The daily notes that according to “operatives in the Aleppo district,” during the second week of April, “The Iranian militias were granted control of additional sections of the Al-Nayrab military airport east of the city of Aleppo and compelled the owners of 32 houses adjacent to the airport to evacuate their homes for “security reasons.” According to Al-Sharq Al-Awsat, large forces from the Palestinian Liwa Al-Quds, the Afghan Fatemiyoun, the Syrian Al-Baqer Brigade and Hezbollah, alongside those of the IRGC, are deployed in these areas of the Aleppo district.

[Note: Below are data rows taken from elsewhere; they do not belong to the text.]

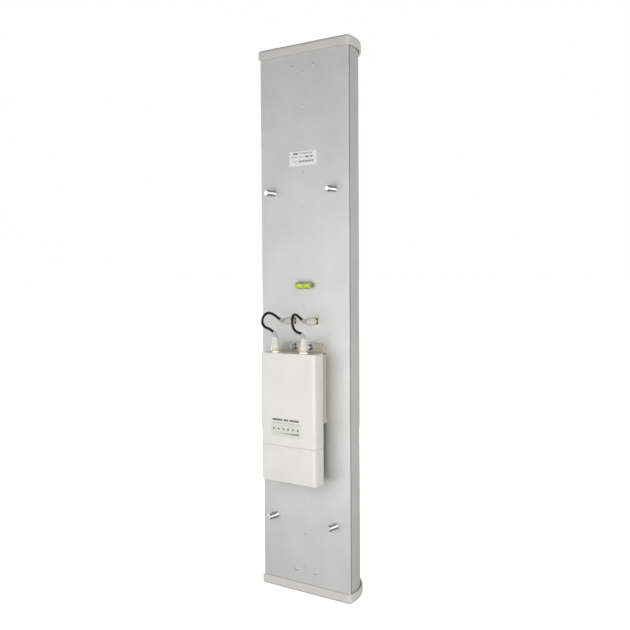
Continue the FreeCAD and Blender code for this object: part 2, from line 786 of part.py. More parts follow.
def level_legs():
    """At each end of the vial, a plug on two thin legs that stand on a small foot."""
    foot_half = LEVEL_LEG_SPREAD + 1.1
    stands = []
    for side in (LEFT, RIGHT):
        x = LEVEL_X + side * (LEVEL_HALF_LENGTH + LEVEL_PLUG_LENGTH / 2)
        plug_start = Vector(x - LEVEL_PLUG_LENGTH / 2, LEVEL_Y, LEVEL_Z)
        plug = Part.makeCylinder(LEVEL_PLUG_RADIUS, LEVEL_PLUG_LENGTH, plug_start, X_AXIS)
        foot_x = (x - 0.9, x + 0.9)
        foot = box(foot_x, (-LEVEL_FOOT_THICK, 0), (LEVEL_Z - foot_half, LEVEL_Z + foot_half))
        leg_y = (LEVEL_Y, -LEVEL_FOOT_THICK / 2)
        leg_places = [LEVEL_Z - LEVEL_LEG_SPREAD, LEVEL_Z + LEVEL_LEG_SPREAD]
        legs = [rod_y(x, z, LEVEL_LEG_RADIUS, leg_y) for z in leg_places]
        stands.append(joined([plug, foot] + legs))
    return Part.makeCompound(stands)


def rating_label():
    half_width = LABEL_WIDTH / 2
    half_height = LABEL_HEIGHT / 2
    z_span = (LABEL_Z - half_height, LABEL_Z + half_height)
    label = box((-half_width, half_width), (-LABEL_THICK, 0), z_span)
    return label.makeFillet(1.0, edges_along(label, Y_AXIS))


# ---- radio bracket ----


def bracket_outline(y_span):
    """The bracket's outline as a block: a rounded tab on top of the wider part that has the rails."""
    tab_x = (-BRACKET_TAB_HALF_WIDTH, BRACKET_TAB_HALF_WIDTH)
    tab = box(tab_x, y_span, (RAIL_TOP_Z, BRACKET_TOP_Z))
    high = [edge for edge in edges_along(tab, Y_AXIS) if middle_of(edge).z > RAIL_TOP_Z + 0.1]
    tab = tab.makeFillet(BRACKET_TOP_RADIUS, high)
    wide = box((-BRACKET_HALF_WIDTH, BRACKET_HALF_WIDTH), y_span, (BRACKET_BOTTOM_Z, RAIL_TOP_Z))
    low = [edge for edge in edges_along(wide, Y_AXIS) if middle_of(edge).z < BRACKET_BOTTOM_Z + 0.1]
    return joined([tab, wide.makeFillet(BRACKET_LOW_RADIUS, low)])


def radio_bracket():
    """Moulded base screwed to the plate, with two lipped rails that the radio slides down into."""
    rail_y = (-BRACKET_BASE - RAIL_HEIGHT, -BRACKET_BASE)
    lip_y = (rail_y[0], rail_y[0] + RAIL_LIP_THICK)
    rail_z = (BRACKET_BOTTOM_Z, RAIL_TOP_Z)
    shapes = [bracket_outline((-BRACKET_BASE, 0))]
    for side in (LEFT, RIGHT):
        wall = sorted((side * RAIL_INNER_X, side * BRACKET_HALF_WIDTH))
        lip = sorted((side * RAIL_LIP_X, side * RAIL_INNER_X))
        shapes.append(box(wall, rail_y, rail_z))
        shapes.append(box(lip, lip_y, rail_z))
    shape = joined(shapes).common(bracket_outline((rail_y[0], 0)))
    holes = [rod_y(x, z, BRACKET_SCREW_RADIUS + 0.25, (-6, 1)) for x, z in bracket_screw_places()]
    for side in (LEFT, RIGHT):
        notch = sorted((side * RAIL_LIP_X, side * (BRACKET_TAB_HALF_WIDTH + 1)))
        holes.append(box(notch, (-BRACKET_BASE - 1, 1), (RAIL_TOP_Z, RAIL_TOP_Z + RAIL_NOTCH)))
    for z in element_heights():
        if BRACKET_BOTTOM_Z < z < BRACKET_TOP_Z:
            holes.append(rod_y(0, z, ELEMENT_HEAD_RADIUS + 0.4, (-ELEMENT_HEAD_HEIGHT - 0.35, 1)))
    return shape.cut(holes + bracket_grooves())


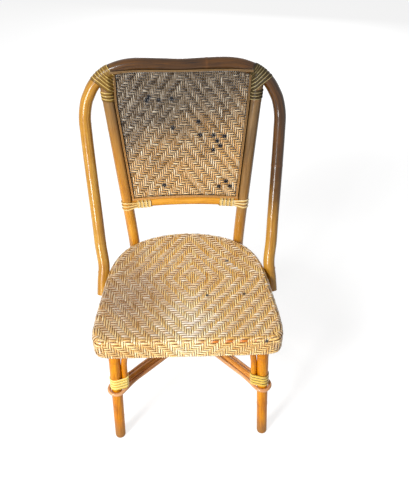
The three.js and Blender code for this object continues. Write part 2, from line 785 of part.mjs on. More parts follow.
const lashingPlane = (side) => (turn) => {
  const inward = lashingStart + railCanePitch * turn;
  const x = railEnd - inward;
  const v = railV(x);
  const corner = caneThickness / 2;
  const strapHalf = (strapCanePitch * (strapPasses - 1) + strapCaneWidth) / 2 + fitGap;
  const reach = bottomRailDiameter / 2 + strapOut + fitGap;
  const corners = [-1, 1].flatMap((face) =>
    [-1, 1].map((level) => ({
      centre: backPoint(side * x, v + level * strapHalf, face * reach),
      radius: corner,
    })),
  );
  return {
    axisA: backUp,
    axisB: backFront,
    circles: [{ centre: backPoint(side * x, v), radius: bottomRailDiameter / 2 }, ...corners],
  };
};
const railLashing = (name, side) =>
  windingSolid(name, windingKnots(lashingPlane(side), lashingTurns, rearAngle), railCaneWidth);

// Braces under the seat

const crossStack = crossDiameter / 2 + 2 * fitGap;
const braceEnds = (side) => ({
  from: frontLegAt(side, braceHeight),
  to: rearLegAt(-side, braceHeight - braceRearDrop),
});

// A cross brace runs from a front leg to the rear leg on the other side and bows up or down where they cross.
function crossLine(side, level, aside) {
  const { from, to } = braceEnds(side);
  const along = to.clone().sub(from).normalize();
  const across = vec(-along.y, along.x, 0);
  return (share) => {
    const bow = level * crossStack * Math.sin(Math.PI * share) ** 2;
    return from.clone().lerp(to, share).addScaledVector(across, aside).add(vec(0, 0, bow));
  };
}
const crossSteps = 12;
const crossSolid = (side, level) => {
  const at = crossLine(side, level, 0);
  const path = Array.from({ length: crossSteps + 1 }, (_, i) => at(i / crossSteps));
  return pole(path, crossDiameter / 2, thinPoleSides + 2);
};

// A thin cane that goes round a front leg, along one side of the cross brace, round the rear leg on the
// other side and back. Its two ends butt under the crossing's binding.
const loopAside = crossDiameter / 2 + fitGap + loopDiameter / 2;
const loopArcSteps = 8;
const loopSides = 6;
const loopButtShare = 0.001;
function crossLoopPath(side, level) {
  const { from, to } = braceEnds(side);
  const along = to.clone().sub(from).normalize();
  const across = vec(-along.y, along.x, 0);
  const legRadius = legRadiusAt(braceHeight, legDiameter, frontLegTop) + loopGap + loopDiameter / 2;
  const arc = (centre, start) =>
    Array.from({ length: loopArcSteps + 1 }, (_, k) => {
      const angle = start + ((fullTurn / 2) * k) / loopArcSteps;
      return centre
        .clone()
        .addScaledVector(across, legRadius * Math.cos(angle))
        .addScaledVector(along, legRadius * Math.sin(angle));
    });
  const run = (sign, shares) => shares.map((share) => crossLine(side, level, sign * loopAside)(share));
  const near = [0.1, 0.2, 0.34];
  const far = near.map((share) => 1 - share).reverse();
  const middle = 0.5;
  return [
    ...run(1, [middle + loopButtShare, ...far]), ...arc(to, 0),
    ...run(-1, [...far.toReversed(), middle, ...near.toReversed()]), ...arc(from, fullTurn / 2),
    ...run(1, [...near, middle - loopButtShare]),
  ];
}
const crossLoopSolid = (side, level) => pole(crossLoopPath(side, level), loopDiameter / 2, loopSides);

// Front arch: up beside one leg, across behind the front of the seat ring, and down beside the other leg
const archOffset = legDiameter / 2 + fitGap + archDiameter / 2;
const archFootHeight = braceHeight + crossDiameter / 2 + archFootGap;
const archCrownHeight = seatRingHeight - (seatRingDiameter + archDiameter) / 3;
const archCrownReach = seatRingInset + Math.sqrt(
  ((seatRingDiameter + archDiameter) / 2 + fitGap) ** 2 - (seatRingHeight - archCrownHeight) ** 2,
) + weaveThickness;
function archPath() {
  const beside = (z) => frontLegAt(1, z).sub(vec(archOffset, 0, 0));
  const high = beside(archSideHeight);
  const crown = vec(0, archCrownReach, archCrownHeight);
  const part = (x, y, z) => high.clone().add(crown.clone().sub(high).multiply(vec(x, y, z)));
  const right = [
    beside(archFootHeight), beside((archFootHeight + archSideHeight) / 2), high,
    part(0.06, 0.3, 0.42), part(0.22, 0.72, 0.8), part(0.42, 0.95, 0.97), crown,
  ];
  return [...right, ...right.slice(0, -1).reverse().map((p) => mirrored(p, sides.left))];
}
const archSteps = 34;
const archSolid = pole(alongCurve(archPath(), archSteps), archDiameter / 2, thinPoleSides);

// Leg bindings, and the binding where the cross braces meet

const aboveLoop = (loopDiameter + legCaneWidth) / 2 + legBindingGap;
const frontLegTurns = 4;
const rearLegTurns = 3;
const frontLegPlane = (side) => (turn) => {
  const z = braceHeight + aboveLoop + legCanePitch * turn;
  const centre = frontLegAt(side, z);
  const circles = [
    { centre, radius: legRadiusAt(z, legDiameter, frontLegTop) + fitGap / 2 },
    { centre: centre.clone().sub(vec(side * archOffset, 0, 0)), radius: archDiameter / 2 + fitGap / 2 },
  ];
  return { axisA: vec(side, 0, 0), axisB: vec(0, -1, 0), circles };
};
const rearLegPlane = (side) => (turn) => {
  const z = braceHeight - braceRearDrop + aboveLoop + legCanePitch * turn;
  const along = rearLegAt(side, z + legCanePitch).sub(rearLegAt(side, z - legCanePitch)).normalize();
  const radius = legRadiusAt(z, postDiameter, seatBottom) + fitGap;
  const circles = [{ centre: rearLegAt(side, z), radius, along }];
  return { axisA: vec(side, 0, 0), axisB: vec(0, -1, 0), circles };
};
const crossingTurns = 3;
const crossingShare = (() => {
  const { from, to } = braceEnds(1);
  return from.x / (from.x - to.x);
})();
const crossingPlane = (turn) => {
  const middle = crossLine(1, 0, 0)(crossingShare);
  const offset = crossingCanePitch * (turn - crossingTurns / 2);
  const centre = vec(0, middle.y + offset, middle.z);
  const spread = (loopAside + loopDiameter / 2) * Math.SQRT2 + Math.abs(offset);
  const radius = crossDiameter / 2 + fitGap / 2;
  const circles = [-1, 1].flatMap((across) =>
    [-1, 1].map((level) => ({
      centre: centre.clone().add(vec(across * (spread - radius / 2), 0, level * crossStack)),
      radius,
    })),
  );
  return { axisA: vec(1, 0, 0), axisB: vec(0, 0, 1), circles };
};

// Nails: a domed head and a plain shank, driven from a point along a direction
function nailSolid(head, direction, length, spread) {
  const other = Math.abs(direction.z) < Math.SQRT1_2 ? up : vec(1, 0, 0);
  const axisA = vec(0, 0, 0).crossVectors(direction, other).normalize();
  const axisB = vec(0, 0, 0).crossVectors(direction, axisA);
  const tip = nailDiameter;
  const profile = [
    [-nailHeadHeight - spread, nailHeadDiameter / 4], [-nailHeadHeight / 2, nailHeadDiameter * 0.42],
    [0, nailHeadDiameter / 2 + spread], [0, nailDiameter / 2 + spread],
    [length - tip, nailDiameter / 2 + spread], [length + spread, nailDiameter / 8 + spread],
  ];
  const rings = profile.map(([distance, radius]) =>
    ringOf(head.clone().addScaledVector(direction, distance), axisA, axisB, radius, thinPoleSides),
  );
  return skin(rings);
}
const outwardAt = (t) => insideOutline(t, -1, 0).sub(insideOutline(t, 0, 0));
const nailHeight = seatRingHeight;
const nails = Object.entries(sides).flatMap(([word, side]) => {
  const hoopDirection = mirrored(outwardAt(hoopShareAt(nailHeight)), side).multiplyScalar(-1);
  const postDirectionIn = mirrored(outwardAt(postShare), side).multiplyScalar(-1);
  const hoopAxis = mirrored(hoopEndAt(nailHeight), side);
  const postAxis = rearLegAt(side, nailHeight);
  const legAxis = frontLegAt(side, nailHeight);
  const legDirection = vec(side, 0, 0);
  const nail = (ending, axis, direction, diameter, intoRing) => ({
    name: word + ending,
    head: axis.addScaledVector(direction, -(diameter / 2 + fitGap)),
    direction,
    length: diameter + intoRing,
  });
  return [
    nail("_hoop_nail", hoopAxis, hoopDirection, hoopDiameter, seatRingDiameter),
    nail("_post_nail", postAxis, postDirectionIn, postDiameter, seatRingDiameter),
    nail("_leg_nail", legAxis, legDirection, legDiameter, seatRingDiameter / 2),
  ];
});
const bores = nails.map(({ head, direction, length }) => nailSolid(head, direction, length, boreGap));

// Wider places round the posts and the rail, where the panel and its beads make room for the bindings

const bindingRoom = bindingGap + caneThickness + fitGap;
const roomAtPost = (side) =>
  pole(
    [postBindingV - postCaneWidth, backHeight].map((v) => backPoint(side * postX(v), v)),
    postDiameter / 2 + bindingRoom + 3 * fitGap, 2 * poleSides,
  );
const roomAtRail = (side) => {
  const xs = [railEnd, railEnd - strapLength - caneThickness];
  const path = xs.map((x) => backPoint(side * x, railV(x)));
  return pole(path, bottomRailDiameter / 2 + bindingRoom + 3 * fitGap, 2 * poleSides);
};
const rooms = Object.values(sides).flatMap((side) => [roomAtPost(side), roomAtRail(side)]);

// Put the chair together

addPiece("back_hoop", cutFrom(hoopSolid(0), ...bores), rattan);
for (const [word, side] of Object.entries(sides)) {
  addPiece(word + "_back_post", cutFrom(postSolid(side, 0), hoopSolid(fitGap), ...bores), rattan);
  addPiece(word + "_front_leg", cutFrom(frontLegSolid(side, 0), ...bores), rattan);
}
const posts = Object.values(sides).map((side) => postSolid(side, fitGap));
addPiece("bottom_rail", cutFrom(railSolid(0), ...posts), rattan);
const seatRing = outlineRing(seatRingInset, seatRingHeight, seatRingDiameter, poleSides);
const apronRing = outlineRing(apronRingInset, apronRingHeight, apronRingDiameter, thinPoleSides);
addPiece("seat_ring", cutFrom(seatRing, ...bores), darkRattan);
addPiece("apron_ring", apronRing, darkRattan);
addPiece("seat_weave", cutFrom(seatShell(), ...seatGrooves(), ...bores), wovenCane);
const backPoles = [hoopSolid(fitGap), railSolid(fitGap), ...posts];
addPiece("back_weave", cutFrom(panelSolid(), ...panelGrooves(), ...backPoles, ...rooms), wovenCane);

for (const [word, face] of [["front", 1], ["rear", -1]]) {
  const level = { top: topBeadLine, bottom: bottomBeadLine };
  for (const [edge, line] of Object.entries(level)) {
    addPiece(word + "_" + edge + "_bead", cutFrom(beadSolid(line, face, 0), ...backPoles, ...rooms), darkRattan);
  }
  const levelRooms = Object.values(level).map((line) => beadSolid(line, face, fitGap));
  for (const [sideWord, side] of Object.entries(sides)) {
    const whole = cutFrom(beadSolid(sideBeadLine(side), face, 0), ...levelRooms, ...backPoles, ...rooms);
    const parts = whole.decompose().sort((a, b) => b.volume() - a.volume());
    addPiece(word + "_" + sideWord + "_bead", parts[0], darkRattan);
  }
}

const frontLegs = Object.values(sides).map((side) => frontLegSolid(side, fitGap));
addPiece("front_arch", archSolid, rattan);
const crossLevels = { left: -1, right: 1 };
for (const [word, side] of Object.entries(sides)) {
  const level = crossLevels[word];
  addPiece(word + "_cross_brace", cutFrom(crossSolid(side, level), ...frontLegs, ...posts), rattan);
  addPiece(word + "_brace_loop", crossLoopSolid(side, level), rattan);
}

for (const [word, side] of Object.entries(sides)) {
  const names = {
    corner: word + "_corner_binding",
    post: word + "_post_binding",
    strap: word + "_rail_strap",
    lashing: word + "_rail_lashing",
    front: word + "_front_leg_binding",
    rear: word + "_rear_leg_binding",
  };
  addPiece(names.corner, cornerBinding(names.corner, side), cane);
  addPiece(names.post, postBinding(names.post, side), cane);
  addPiece(names.strap, strap(names.strap, side), cane);
  addPiece(names.lashing, railLashing(names.lashing, side), cane);
  const frontKnots = windingKnots(frontLegPlane(side), frontLegTurns, rearAngle);
  addPiece(names.front, windingSolid(names.front, frontKnots, legCaneWidth), cane);
  const rearKnots = windingKnots(rearLegPlane(side), rearLegTurns, rearAngle);
  addPiece(names.rear, windingSolid(names.rear, rearKnots, legCaneWidth), cane);
}
const crossingKnots = windingKnots(crossingPlane, crossingTurns, rearAngle);
addPiece("crossing_binding", windingSolid("crossing_binding", crossingKnots, crossingCaneWidth), cane);
for (const { name, head, direction, length } of nails) {
  addPiece(name, nailSolid(head, direction, length, 0), steel);
}

const bounds = new THREE.Box3().setFromObject(chair);
const centre = bounds.getCenter(vec(0, 0, 0));
chair.position.set(-centre.x, -centre.y, -bounds.min.z);
console.log("size " + bounds.getSize(vec(0, 0, 0)).toArray().map((n) => n.toFixed(1)).join(" x "));
console.log("moved by " + chair.position.toArray().map((n) => n.toFixed(2)).join(", "));

export default chair;
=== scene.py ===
import math

import bpy
import numpy as np
from mathutils import Matrix, Vector


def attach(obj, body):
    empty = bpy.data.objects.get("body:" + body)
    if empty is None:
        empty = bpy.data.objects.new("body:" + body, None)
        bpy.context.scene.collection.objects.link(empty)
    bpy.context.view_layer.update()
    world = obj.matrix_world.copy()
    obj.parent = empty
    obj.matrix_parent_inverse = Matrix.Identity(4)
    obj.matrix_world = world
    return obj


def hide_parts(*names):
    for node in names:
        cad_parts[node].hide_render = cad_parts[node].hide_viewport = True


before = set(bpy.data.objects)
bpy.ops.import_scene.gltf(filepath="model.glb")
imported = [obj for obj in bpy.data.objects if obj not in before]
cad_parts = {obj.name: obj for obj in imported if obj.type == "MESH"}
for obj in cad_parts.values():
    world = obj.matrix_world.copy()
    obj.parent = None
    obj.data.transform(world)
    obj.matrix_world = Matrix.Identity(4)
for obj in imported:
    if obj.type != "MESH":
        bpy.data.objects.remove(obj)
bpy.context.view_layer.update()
mm = 0.001
xAxis, yAxis, zAxis = np.eye(3)
bothSides = (("left", -1), ("right", 1))


# Camera, where the photograph was taken from

camera = {
    "place": (12.07 * mm, -1089.23 * mm, 1525 * mm),
    "turn": 2.16,                   # degrees to the right
    "tilt": -45.85,                 # degrees up
    "roll": 0.16,
    "sensor": 36.0,
    "lens": 54.78,
    "shift": (-0.0097, 0.1051),
}


def placeCamera():
    # three axes from turn, tilt and roll: it looks along its own -z
    turn, tilt, roll = (math.radians(camera[key]) for key in ("turn", "tilt", "roll"))
    ahead = Vector((math.sin(turn) * math.cos(tilt), math.cos(turn) * math.cos(tilt), math.sin(tilt)))
    level = Vector((math.cos(turn), -math.sin(turn), 0))
    over = level.cross(ahead)
    right = level * math.cos(roll) + over * math.sin(roll)
    upward = over * math.cos(roll) - level * math.sin(roll)
    lens = bpy.data.cameras.new("camera")
    lens.sensor_fit = "HORIZONTAL"
    lens.sensor_width = camera["sensor"]
    lens.lens = camera["lens"]
    lens.shift_x, lens.shift_y = camera["shift"]
    eye = bpy.data.objects.new("camera", lens)
    turned = Matrix((right, upward, -ahead)).transposed().to_4x4()
    eye.matrix_world = Matrix.Translation(camera["place"]) @ turned
    bpy.context.scene.collection.objects.link(eye)
    bpy.context.scene.camera = eye


placeCamera()


# Small helpers for materials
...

Moreover, according to the newspaper, on March 27, 2022, Iran transferred ten Iranian Muhajir drones from its storage facilities in Palmyra, east of Homs, to a new base established for the drones in the Al-Tebni area, southwest of Deir Al-Zour. Later, a drone-operation training facility was established in the area which was subsequently designated a closed military area. Al-Sharq Al-Awsat further reports, according to a “source in the Homs district,” that Iran and Hezbollah Lebanon currently control the strip which extends for 300 kilometers, at a width of 120 kilometers, through the Qalamoun Mountains and the Arsal area, adjacent to the Syria-Lebanon border, as far as the governorates of Hamat, Homs, Deir Al-Zour, and Al-Raqqah and the territories east of Aleppo.

The report also states that “Syrian operatives” maintain that the IRGC has recently established a new militia called Fajr Al-Islam (the Dawn of Islam), led by Iranian officers, which is comprised of Elite Forces operatives from the militias of the Fatemiyoun Brigade, the Al-Nujaba movement, Hezbollah Lebanon, pro-Iran Alawite forces and young Syrian Shi’ites. The sources say that the militia’s role is to provide security for Iran’s military storage facilities in Hamat, Homs, Aleppo, Deir Al-Zour, Palmyra and Al-Sukhnah, east of Homs.

The daily also writes that according to “sources in the Latakia area,” in mid-March of this year a delegation of Iranian military and economic experts visited the Syrian coastal cities of Latakia and Tartus, in order to establish “Iranian economic and investment initiatives” at Latakia Port to justify the return of Iran to this port so that it will be able to transfer military and logistic equipment, via sea, from Iran to Syria and Lebanon. In this context, the paper notes that during the second half of January 2022, Russia assumed control of the port and drove away the Iranian forces following attacks by Israel on December 7 and 28, 2021, on Iranian arms shipments which were stored at the port.

In light of these reports, it should be noted that recently-published updates from Syrian opposition sources contend that Iran and Hezbollah are taking advantage of the Russian and international focus on the war in Ukraine to redeploy their forces in southern Syria.